The museum has struggled with a way to display its more than 150 signs, Couture says. Some are on display along Fremont Street and on Third Street. But the majority of them lay in the boneyard's dirt and gravel, propped against each other, looking every bit like pieces of forgotten treasure fading in the desert sun. There's the Stardust sign; Treasure Island's old skull and bones sign; the Aladdin's lamp and many more obscure pieces that demonstrate some of the more creative flair of neon artists.

Once the museum is complete, the boneyard will keep its current feel and look, with cleaner paths and a staging area for the activities that museum representatives expect to hold.

"They came to the realization that what everyone likes about the boneyard is the signs' placement, they're a layered collection," Couture says. "People really tend to gravitate to that look and feel the boneyard has now.
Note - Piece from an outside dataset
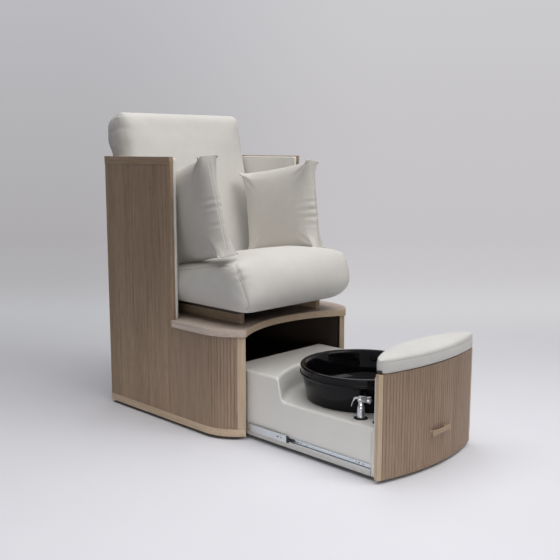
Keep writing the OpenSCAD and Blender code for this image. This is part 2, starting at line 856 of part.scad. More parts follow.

That's become kind of a Vegas legend in itself."

Over the years, the boneyard has become a popular site for photo and film shoots, and people ask to hold their weddings there, too. Although the museum is not officially open, the public can view the signs by appointment; about 100 people tour the boneyard every week.

"It's gotten our name and our face all over the world," Wright says. "It's been great. It's very hip and very cool, the young people really connect to it. There's something about the mystique of looking at those signs in a place they weren't supposed to be. It's like roaming through the dinosaurs."

Neon has fallen out of fashion in Las Vegas, which was once blanketed with neon signs and has long been associated with it. Those neon signs have been replaced by bigger, more energy-efficient LED screens, which makes the Neon Museum an important part of preserving Las Vegas history, Wright says.

"It is really a shame, because it's got that beauty to it. I've heard it called liquid fire, which you can't duplicate with today's electronics," Wright says. "Maybe it will come back. Who knows?"